### EXERCISE TASK
Please report every line from the material that contains the word "materials".

### DATASET CONTENT

----------------------------------------

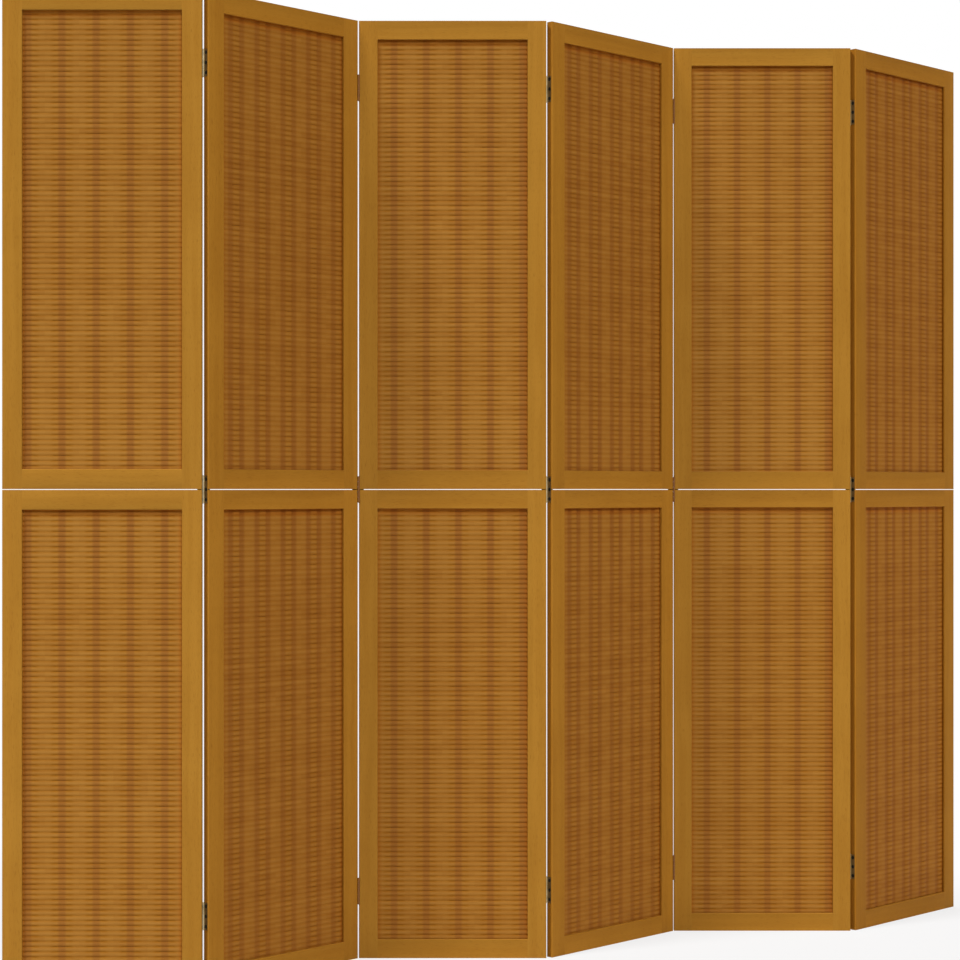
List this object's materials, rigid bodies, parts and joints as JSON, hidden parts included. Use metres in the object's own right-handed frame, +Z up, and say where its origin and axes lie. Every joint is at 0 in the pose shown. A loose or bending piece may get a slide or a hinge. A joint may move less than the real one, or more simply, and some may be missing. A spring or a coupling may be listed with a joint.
{
  "type": "wooden folding screen",
  "caption": "Free-standing zigzag folding screen: hinged wooden panels, each with an upper and a lower frame filled with horizontally woven strips.",
  "frame": {"origin": "middle of the footprint's bounding box, on the floor, with the screen standing in its pictured zigzag", "axes": "+X along the run of the screen from panel 1 to panel 6, +Y from the pictured front to the back, +Z up"},
  "size_m": [2.0358, 0.1488, 1.8],
  "materials": {
    "stile_wood": "honey-brown stain under satin varnish",
    "rail_wood": "honey-brown stain under satin varnish",
    "weave_strip": "woven flat strips, stained and varnished",
    "stake_cane": "plain slat, darker stain",
    "hinge_plate": "pale brassed steel",
    "hinge_pin": "pale brassed steel",
    "hinge_screw": "blackened"
  },
  "bodies": {
    "panel_1": {"panel_1_upper_stiles": "stile_wood", "panel_1_lower_stiles": "stile_wood", "panel_1_upper_rails": "rail_wood", "panel_1_lower_rails": "rail_wood", "panel_1_upper_weave": "weave_strip", "panel_1_lower_weave": "weave_strip", "panel_1_weave_stakes": "stake_cane", "panel_1_hinge_plates": "hinge_plate", "panel_1_hinge_screws": "hinge_screw", "panel_1_hinge_pins": "hinge_pin"},
    "panel_2": {"panel_2_upper_stiles": "stile_wood", "panel_2_lower_stiles": "stile_wood", "panel_2_upper_rails": "rail_wood", "panel_2_lower_rails": "rail_wood", "panel_2_upper_weave": "weave_strip", "panel_2_lower_weave": "weave_strip", "panel_2_weave_stakes": "stake_cane", "panel_2_hinge_plates": "hinge_plate", "panel_2_hinge_screws": "hinge_screw", "panel_2_hinge_pins": "hinge_pin"},
    "panel_3": {"panel_3_upper_stiles": "stile_wood", "panel_3_lower_stiles": "stile_wood", "panel_3_upper_rails": "rail_wood", "panel_3_lower_rails": "rail_wood", "panel_3_upper_weave": "weave_strip", "panel_3_lower_weave": "weave_strip", "panel_3_weave_stakes": "stake_cane", "panel_3_hinge_plates": "hinge_plate", "panel_3_hinge_screws": "hinge_screw", "panel_3_hinge_pins": "hinge_pin"},
    "panel_4": {"panel_4_upper_stiles": "stile_wood", "panel_4_lower_stiles": "stile_wood", "panel_4_upper_rails": "rail_wood", "panel_4_lower_rails": "rail_wood", "panel_4_upper_weave": "weave_strip", "panel_4_lower_weave": "weave_strip", "panel_4_weave_stakes": "stake_cane", "panel_4_hinge_plates": "hinge_plate", "panel_4_hinge_screws": "hinge_screw", "panel_4_hinge_pins": "hinge_pin"},
    "panel_5": {"panel_5_upper_stiles": "stile_wood", "panel_5_lower_stiles": "stile_wood", "panel_5_upper_rails": "rail_wood", "panel_5_lower_rails": "rail_wood", "panel_5_upper_weave": "weave_strip", "panel_5_lower_weave": "weave_strip", "panel_5_weave_stakes": "stake_cane", "panel_5_hinge_plates": "hinge_plate", "panel_5_hinge_screws": "hinge_screw", "panel_5_hinge_pins": "hinge_pin"},
    "panel_6": {"panel_6_upper_stiles": "stile_wood", "panel_6_lower_stiles": "stile_wood", "panel_6_upper_rails": "rail_wood", "panel_6_lower_rails": "rail_wood", "panel_6_upper_weave": "weave_strip", "panel_6_lower_weave": "weave_strip", "panel_6_weave_stakes": "stake_cane", "panel_6_hinge_plates": "hinge_plate", "panel_6_hinge_screws": "hinge_screw"}
  },
  "joints": [
    {"name": "fold_2_3", "type": "hinge", "parent": "panel_3", "child": "panel_2", "pos_m": [-0.3397, 0.06129, 0.9], "axis": [0, 0, 1], "range_deg": [-44.7, 135.3]},
    {"name": "fold_1_2", "type": "hinge", "parent": "panel_2", "child": "panel_1", "pos_m": [-0.67941, -0.06129, 0.9], "axis": [0, 0, -1], "range_deg": [-44.7, 135.3]},
    {"name": "fold_3_4", "type": "hinge", "parent": "panel_3", "child": "panel_4", "pos_m": [0, -0.06129, 0.9], "axis": [0, 0, 1], "range_deg": [-44.7, 135.3]},
    {"name": "fold_4_5", "type": "hinge", "parent": "panel_4", "child": "panel_5", "pos_m": [0.3397, 0.06129, 0.9], "axis": [0, 0, -1], "range_deg": [-44.7, 135.3]},
    {"name": "fold_5_6", "type": "hinge", "parent": "panel_5", "child": "panel_6", "pos_m": [0.67941, -0.06129, 0.9], "axis": [0, 0, 1], "range_deg": [-44.7, 135.3]}
  ]
}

----------------------------------------

### FINAL ANSWER
List this object's materials, rigid bodies, parts and joints as JSON, hidden parts included. Use metres in the object's own right-handed frame, +Z up, and say where its origin and axes lie. Every joint is at 0 in the pose shown. A loose or bending piece may get a slide or a hinge. A joint may move less than the real one, or more simply, and some may be missing. A spring or a coupling may be listed with a joint.
  "materials": {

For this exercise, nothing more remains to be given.